Second, non-traditional programs should create learning environments that are separate from the populations at a district’s traditional schools. At my organization, Simon Youth Foundation, we partner with public school districts to build and sustain alternative schools in shopping malls. Whatever the chosen site, the effect of the classroom location must make students feel safe, promote understanding, and operate with student-to-teacher ratios lower than 15 to 1. This creates an environment where a student receives personalized attention and can focus on the school work rather than the social structures and interactions that often threaten or detract from performance.

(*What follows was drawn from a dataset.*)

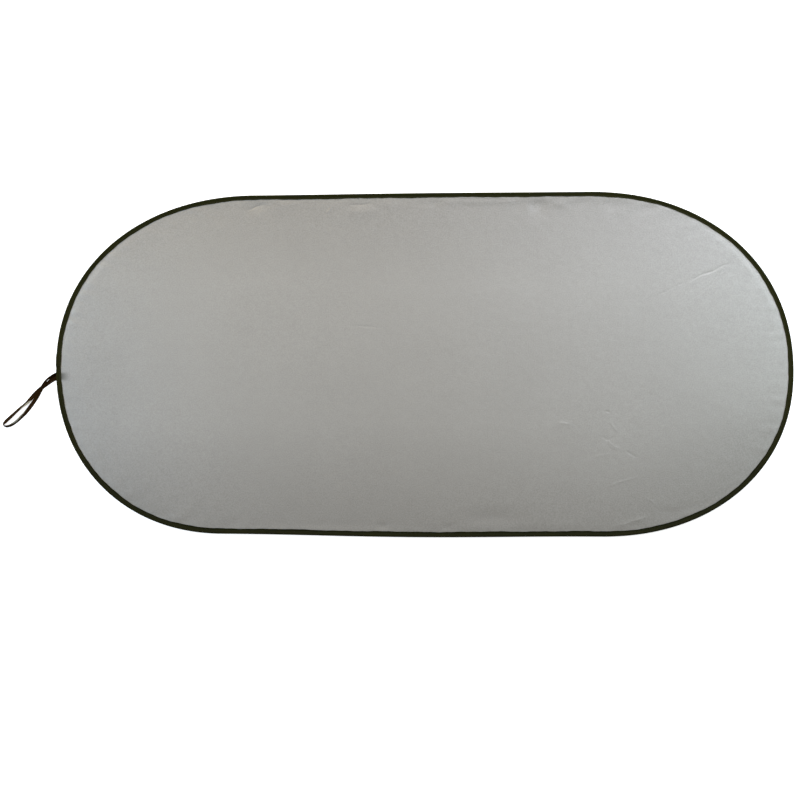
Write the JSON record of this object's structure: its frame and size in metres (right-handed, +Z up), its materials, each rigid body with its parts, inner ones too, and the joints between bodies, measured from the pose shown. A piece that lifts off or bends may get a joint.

Third, alternative education programs must work in concert, not competition, with local public school districts. In the ongoing debate about how to best reform the country’s public school systems, it is often lost on the most negative of commentators that public school districts are serving the communities and populations that are most in need and most at-risk. Programs that compete with public schools, and in many cases siphon vital attention and fiscal resources in the process, further impair districts’ abilities to serve their students, particularly those who are most at risk for slipping through the cracks and dropping out. This is why private, public, for-profit, and not-for-profit organizations must throw their support behind and align with public school districts, bringing to bear their organizational resources to help public schools develop and sustain novel non-traditional programs that activate student potential. This approach will ultimately improve not only the quality of life for students but the viability of the communities that both the students and organizations call home by helping secure the next generation of community-engaged professionals.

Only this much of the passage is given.